These are the SRA-regulated people in this organisation.
Areas of law shows the sort of work this firm does. Reserved activities lists the special legal jobs this firm can do because we regulate it as a law practice.
DECISION HISTORY
This section gives the disciplinary and regulatory decisions published under our decision publication policy.
Decision - Agreement
Outcome: Regulatory settlement agreement
Outcome date: 17 December 2025
Published date: 18 December 2025
Firm details
No detail provided:
Outcome details
This outcome was reached by agreement.
Decision details
1. Agreed outcome
1.1 Whiteheads Solicitors (Staffordshire) Ltd (the Firm), a recognised body agrees to the following outcome to the investigation of its conduct by the Solicitors Regulation Authority (SRA):
- it is fined £2,584.
- to the publication of this agreement.
- it will pay the costs of the investigation of £600.
2. Summary of Facts
2.1 We carried out an investigation into the firm following a desk-based review by our AML Proactive Supervision Team.

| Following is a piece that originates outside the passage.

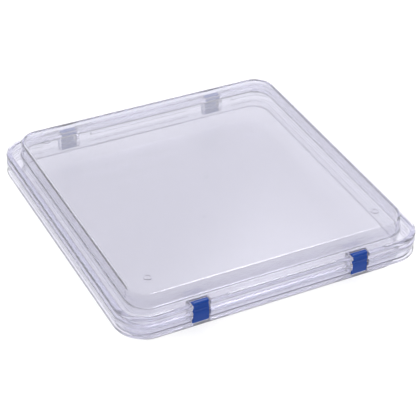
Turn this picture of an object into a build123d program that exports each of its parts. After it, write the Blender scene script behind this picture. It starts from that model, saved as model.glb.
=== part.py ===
from build123d import *
import os

# Square clear membrane box: two matching moulded halves closed face to face, an elastic film
# stretched on a two-part hoop in each, and four blue clips on round bars moulded into the rims.
# Millimetres, +Z up, +Y to the rear, origin on the table under the middle of the box.
# Everything in a half is drawn as the lower half; the lid's pieces mirror it in the parting plane.
# The halves differ in two places: the lid's bead is rounder, and the bottom edge of the base runs
# on below the two front clips.

# ---- driving dimensions ----
HEIGHT = 52.0
PART_Z = HEIGHT / 2
CLOSING_GAP = 0.05
RIM_TOP = PART_Z - CLOSING_GAP

FOOT_RISE = 0.6
FOOT_R = 4.0
FOOT_AT = 114.0
DIMPLE_R = 2.4
DIMPLE_DEEP = 0.5
GATE_R = 2.0
GATE_RISE = 1.0

WALL = 2.5
PLATEAU_HALF = 136.6
PLATEAU_CORNER = 20.0
DRAFT = 3.0
PLATEAU_EDGE_R = 2.0
WALL_FOOT_R = 2.5

LEDGE_Z = 15.3
SHELF_Z = LEDGE_Z + WALL
RIM_HALF = 147.6
RIM_INNER = 144.6
BEAD_HALF = 150.0
BEAD_CORNER = 27.5
BEAD_Z = 14.3
BEAD_TOP = 17.6
BEAD_EDGE_R = 2.0
LID_BEAD_Z = 14.0
LID_BEAD_TOP = 18.4
LID_BEAD_EDGE_R = 3.4
BEAD_BACK_R = 0.9
BEAD_INNER = 145.6
BAND_Z = 22.3

CLIP_X = 79.5
CLIP_WIDE = 15.0
BAY_HALF = 25.5
BAY_FACE = 147.9
BAY_SLOPE = 2.5
SLOT_HALF = 8.5
SLOT_DEPTH = 141.0
POCKET_WALL = 2.0
LIP_BACK = 148.2
LIP_TOP = 15.6
BAR_R = 1.0
BAR_AT = 145.0
BAR_Z = 18.0
LID_BAR_Z = HEIGHT - BAR_Z
ROLL_R = RIM_TOP - BAR_Z

FILM_TOP = 25.85
FILM_THICK = 0.3
FRAME_IN = 133.4
FRAME_OUT = 136.0
CLAMP_OUT = 138.6
SKIRT_Z = 20.0

BORE_R = 1.08
CURL_R = 3.4
HOOK_GAP = 0.15
SCOOP_R = 3.0
SCOOP_DEEP = 147.0


def corner(half):
    """Corner radius at a half width, concentric with the bead's corner."""
    return half - BEAD_HALF + BEAD_CORNER


def inner_corner(half):
    """Corner radius at a half width, concentric with the plateau's corner."""
    return half - PLATEAU_HALF + PLATEAU_CORNER


def slab(half, z0, z1, radius):
    """Rounded square block between two heights."""
    outline = Pos(0, 0, z0) * RectangleRounded(2 * half, 2 * half, radius)
    return extrude(outline, amount=z1 - z0)


def block(x0, x1, y0, y1, z0, z1):
    """Rectangular block from its limits."""
    centre = Pos((x0 + x1) / 2, (y0 + y1) / 2, (z0 + z1) / 2)
    return centre * Box(x1 - x0, abs(y1 - y0), z1 - z0)


def hoop(outer, inner, z0, z1):
    """Rounded square ring between two heights, concentric with the plateau's corner."""
    outside = slab(outer, z0, z1, inner_corner(outer))
    inside = slab(inner, z0 - 1, z1 + 1, inner_corner(inner))
    return outside - inside


def plateau_solid(half, z0, z1, radius, edge):
    """Drafted rounded square block with its lower edge rounded."""
    outline = Pos(0, 0, z0) * RectangleRounded(2 * half, 2 * half, radius)
    solid = extrude(outline, amount=z1 - z0, taper=-DRAFT)
    return fillet(solid.edges().group_by(Axis.Z)[0], edge)


def bead(z0, z1, edge):
    """Rounded bead that stands out from and above the ledge's outer edge."""
    outside = slab(BEAD_HALF, z0, z1, BEAD_CORNER)
    outside = fillet(outside.edges().group_by(Axis.Z)[0], edge)
    outside = fillet(outside.edges().group_by(Axis.Z)[-1], BEAD_BACK_R)
    inside = slab(BEAD_INNER, z0 - 1, LEDGE_Z, corner(BEAD_INNER))
    return outside - inside


def band():
    """Band along the parting line, rounded below."""
    solid = slab(BEAD_HALF, BAND_Z, RIM_TOP, BEAD_CORNER)
    return fillet(solid.edges().group_by(Axis.Z)[0], 1.4)


def rolling_edge():
    """Material taken off above the rear bars, so that the halves can roll round them."""
    corner_block = block(-BEAD_HALF - 1, BEAD_HALF + 1, BAR_AT, BEAD_HALF + 2, BAR_Z, PART_Z + 1)
    roll = Pos(0, BAR_AT, BAR_Z) * Rot(0, 90, 0) * Cylinder(ROLL_R, 2 * BEAD_HALF + 4)
    return corner_block - roll


def outer_form(is_lid):
    """Outside of one half before the bays are cut."""
    body = plateau_solid(PLATEAU_HALF, FOOT_RISE, LEDGE_Z + 1, PLATEAU_CORNER, PLATEAU_EDGE_R)
    body += slab(RIM_HALF, LEDGE_Z, RIM_TOP, corner(RIM_HALF))
    foot_edges = []
    for edge in body.edges():
        box = edge.bounding_box()
        flat = box.max.Z - box.min.Z < 0.01 and abs(box.min.Z - LEDGE_Z) < 0.01
        reach = max(abs(box.min.X), abs(box.max.X), abs(box.min.Y), abs(box.max.Y))
        if flat and reach < RIM_HALF - 5:
            foot_edges.append(edge)
    body = fillet(foot_edges, WALL_FOOT_R)
    if is_lid:
        return body + band() + bead(LID_BEAD_Z, LID_BEAD_TOP, LID_BEAD_EDGE_R)
    return body + band() + bead(BEAD_Z, BEAD_TOP, BEAD_EDGE_R)


def hollow():
    """Space inside one half: tray and rim."""
    tray = plateau_solid(PLATEAU_HALF - WALL, FOOT_RISE + WALL, PART_Z + 1, PLATEAU_CORNER - WALL, 1.0)
    rim = slab(RIM_INNER, SHELF_Z, PART_Z + 1, corner(RIM_INNER))
    return tray + rim


def bay_cut(x, side, low):
    """Stretch of the beads removed for a bay above a height, with sloping ends."""
    near = BAY_HALF
    far = BAY_HALF + BAY_SLOPE
    outline = Polygon(
        (x - near, side * BAY_FACE),
        (x + near, side * BAY_FACE),
        (x + far, side * (BAY_FACE + BAY_SLOPE)),
        (x - far, side * (BAY_FACE + BAY_SLOPE)),
        align=None,
    )
    cut = extrude(Pos(0, 0, low) * outline, amount=PART_Z)
    if low > LEDGE_Z:
        return cut
    return cut + block(x - near, x + near, side * 144.0, side * 151.0, low, LEDGE_Z)


def bay_fill(x, side):
    """Flat lug across a bay and the walls of its clip pocket."""
    lug = block(x - BAY_HALF, x + BAY_HALF, side * RIM_INNER, side * BAY_FACE, LEDGE_Z, RIM_TOP)
    reach = SLOT_HALF + POCKET_WALL
    inner = side * (SLOT_DEPTH - POCKET_WALL)
    return lug + block(x - reach, x + reach, inner, side * (RIM_INNER + 0.5), LEDGE_Z, RIM_TOP)


def slot_cut(x, side, low):
    """Slot through ledge and rim that a clip sits in, open outwards above a height."""
    x0 = x - SLOT_HALF
    x1 = x + SLOT_HALF
    through = block(x0, x1, side * SLOT_DEPTH, side * LIP_BACK, LID_BEAD_Z - 1, PART_Z + 1)
    return through + block(x0, x1, side * (LIP_BACK - 1), side * 152.0, low, PART_Z + 1)


def bar(x, side):
    """Round bar across a slot."""
    return Pos(x, side * BAR_AT, BAR_Z) * Rot(0, 90, 0) * Cylinder(BAR_R, 2 * SLOT_HALF + 2)


def foot(x, y):
    """Low round stacking foot with a dimple."""
    disc = Pos(x, y, FOOT_RISE / 2 + 0.25) * Cylinder(FOOT_R, FOOT_RISE + 0.5)
    disc = chamfer(disc.edges().group_by(Axis.Z)[0], 0.3)
    return disc - Pos(x, y, 0) * Cylinder(DIMPLE_R, 2 * DIMPLE_DEEP)


def shell(is_lid):
    """One clear moulded half."""
    bays = [(x, side) for x in (-CLIP_X, CLIP_X) for side in (-1, 1)]
    body = outer_form(is_lid) - hollow()
    for x, side in bays:
        lipped = side < 0 and not is_lid
        low = LIP_TOP if lipped else LID_BEAD_Z - 1
        body = body - bay_cut(x, side, low)
        body = body + bay_fill(x, side)
        body = body - slot_cut(x, side, low)
    body = body - rolling_edge()
    for x, side in bays:
        body = body + bar(x, side)
    for x in (-FOOT_AT, FOOT_AT):
        for y in (-FOOT_AT, FOOT_AT):
            body = body + foot(x, y)
    floor_z = FOOT_RISE + WALL
    nub = Pos(0, 0, floor_z) * Cylinder(GATE_R, 2 * GATE_RISE)
    return body + fillet(nub.edges().group_by(Axis.Z)[-1], 0.5)


def film_frame():
    """Inner hoop that the film is stretched over."""
    ring = hoop(FRAME_OUT, FRAME_IN, SHELF_Z, FILM_TOP - FILM_THICK)
    relief = slab(PLATEAU_HALF + 0.6, SHELF_Z - 1, SHELF_Z, PLATEAU_CORNER)
    return ring - relief


def film():
    """Elastic film: a flat sheet with a short skirt between the hoops."""
    outside = slab(FRAME_OUT + FILM_THICK, SKIRT_Z, FILM_TOP, inner_corner(FRAME_OUT + FILM_THICK))
    inside = slab(FRAME_OUT, SKIRT_Z - 1, FILM_TOP - FILM_THICK, inner_corner(FRAME_OUT))
    return outside - inside


def clamp_ring():
    """Outer hoop that presses over the film's skirt."""
    ring = hoop(CLAMP_OUT, FRAME_OUT + FILM_THICK, SHELF_Z, FILM_TOP - 0.25)
    return chamfer(ring.edges().group_by(Axis.Z)[-1], 0.35)


def clip_face():
    """Ribbed front of a clip between its two curls."""
    with BuildSketch(Plane.YZ) as face:
        with BuildLine():
            Spline((148.4, 18.0), (148.55, 21.0), (148.6, 24.6))
            Polyline((148.6, 24.6), (148.1, 27.4), (147.6, 27.6), (147.6, 28.2), (148.2, 28.4),
                     (148.2, 30.5), (147.6, 30.7), (147.6, 31.3), (148.3, 31.5), (148.4, 34.0),
                     (146.4, 34.0), (146.4, 18.0), (148.4, 18.0))
        make_face()
    return face.sketch


def round_at(radius, z):
    """Disc in the section plane, centred on a bar."""
    return Plane.YZ * Pos(BAR_AT, z) * Circle(radius)


def clip_section(hinge):
    """Section of a clip in the plane of outward distance and height."""
    section = clip_face() + round_at(CURL_R, BAR_Z) + round_at(CURL_R, LID_BAR_Z)
    scoop = Plane.YZ * Pos(SCOOP_DEEP + SCOOP_R, LID_BAR_Z) * Circle(SCOOP_R)
    section = section - scoop - round_at(BORE_R, BAR_Z)
    if hinge:
        return section - round_at(BORE_R, LID_BAR_Z)
    reach = LID_BAR_Z - BAR_Z + BAR_R + HOOK_GAP
    swing = round_at(reach, BAR_Z)
    inner = Plane.YZ * Pos((141.0 + 146.4) / 2, (22.0 + 36.0) / 2) * Rectangle(5.4, 14.0)
    return section - (swing & inner)


def clip(x, side, hinge):
    """One clip in place on its bars."""
    solid = extrude(clip_section(hinge), amount=CLIP_WIDE / 2, both=True)
    if side < 0:
        solid = mirror(solid, about=Plane.XZ)
    return Pos(x, 0, 0) * solid


def turned_over(piece):
    """The lid's copy of a lower piece, mirrored in the parting plane."""
    return mirror(piece, about=Plane.XY.offset(PART_Z))


def save(name, piece):
    """Write one sub-part."""
    solids = piece.solids()
    print(name, len(solids), round(sum(s.volume for s in solids), 1))
    export_step(solids[0] if len(solids) == 1 else piece, f"parts/{name}.step")


os.makedirs("parts", exist_ok=True)
save("base_shell", shell(False))
save("lid_shell", turned_over(shell(True)))
HOOPS = {"film": film(), "film_frame": film_frame(), "clamp_ring": clamp_ring()}
for key, piece in HOOPS.items():
    save(f"base_{key}", piece)
    save(f"lid_{key}", turned_over(piece))
save("front_left_clip", clip(-CLIP_X, -1, False))
save("front_right_clip", clip(CLIP_X, -1, False))
save("rear_left_clip", clip(-CLIP_X, 1, True))
save("rear_right_clip", clip(CLIP_X, 1, True))
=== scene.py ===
"""Clear membrane box: materials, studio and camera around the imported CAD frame. Metres, +Z up."""

import math

import bpy
from mathutils import Matrix, Vector

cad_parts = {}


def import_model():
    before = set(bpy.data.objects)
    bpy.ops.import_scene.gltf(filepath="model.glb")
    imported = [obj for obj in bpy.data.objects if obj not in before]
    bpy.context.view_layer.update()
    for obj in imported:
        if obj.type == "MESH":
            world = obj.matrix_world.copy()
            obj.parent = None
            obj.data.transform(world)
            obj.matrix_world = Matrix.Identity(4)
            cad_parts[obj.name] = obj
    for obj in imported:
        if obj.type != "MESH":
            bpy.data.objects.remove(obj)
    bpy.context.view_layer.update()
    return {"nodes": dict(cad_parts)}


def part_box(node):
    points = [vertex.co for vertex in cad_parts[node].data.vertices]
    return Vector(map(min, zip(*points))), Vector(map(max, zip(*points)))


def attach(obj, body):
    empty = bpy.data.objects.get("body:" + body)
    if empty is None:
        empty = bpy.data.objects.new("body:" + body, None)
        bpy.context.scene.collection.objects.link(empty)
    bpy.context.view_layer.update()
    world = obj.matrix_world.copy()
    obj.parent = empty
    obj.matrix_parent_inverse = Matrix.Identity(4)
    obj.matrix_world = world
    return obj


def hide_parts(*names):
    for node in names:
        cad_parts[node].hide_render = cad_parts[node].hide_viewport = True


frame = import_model()

# ---- camera: place and axes in the row frame ----
CAMERA_AT = (-0.5442, -1.0073, 0.8505)
CAMERA_RIGHT = (0.888824, -0.456993, 0.033890)
CAMERA_UP = (0.246105, 0.538426, 0.805934)
CAMERA_BACK = (-0.386554, -0.707993, 0.591035)
LENS_MM = 128.1
SENSOR_MM = 36.0

# ---- looks ----
EDGE_TINT = (0.61, 0.60, 0.78)
COAT = 0.7
COAT_ROUGHNESS = 0.12
COAT_IOR = 1.5
FILM_GLOSS = 0.06
CLIP_BLUE = (0.0, 0.038, 0.25)
CLIP_ROUGHNESS = 0.12
CLIP_SPECULAR = 0.25
SHARP_ANGLE = math.radians(35)
FILM_HALF_THICK = 0.00015
FILM_CORNER = 0.0197
CORNER_STEPS = 10

# ---- studio ----
FLOOR_SIZE = 12
FLOOR_GREY = 0.90
FLOOR_ROUGHNESS = 0.9
WORLD_STRENGTH = 1.0
LAMP_AT = (0.5, 0.2, 1.25)
LAMP_SIZE = (0.9, 0.35)
LAMP_WATTS = 7


# ---- materials ----
def principled(name):
    """New material and its Principled node."""
    material = bpy.data.materials.new(name)
    material.use_nodes = True
    return material, material.node_tree.nodes["Principled BSDF"]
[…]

2.2 Our investigation identified areas of concern in relation to the firm’s compliance with The Money Laundering, Terrorist Financing and Transfer of Funds (Information on the Payer) Regulations 2017 (MLRs 2017), the SRA Principles and the SRA Code of Conduct for Firms.
2.3 The review found that the firm failed to sufficiently assess the level of risk, as required by Regulation 28(12) and Regulation 28(13) of the MLRs 2017.
2.4 On one file, it was found that the firm failed to scrutinise the source of funds (SoF) as required by Regulation 28(11)(a) of the MLRs 2017.
2.5 Six files were reviewed for the desk-based review. Three of which did not contain a client and matter risk assessment (CMRA).
2.6 The firm had a procedure for risk assessing clients and matters in its policy and three of the files did contain a documented CMRA. This suggests some awareness of the requirement to undertake CMRAs, but this approach was not consistent across the firm.
2.7 It is therefore unclear how the firm had been consistently risk assessing clients and matters. The Legal Sector Affinity Group (LSAG) guidance suggests risk assessment documentation should be kept up to date and be clear, in providing an audit trail of the decision-making process and rationale throughout the matter. This enables firms to demonstrate adequate consideration of risks to us (as the firm’s AML supervisor), law enforcement or the courts.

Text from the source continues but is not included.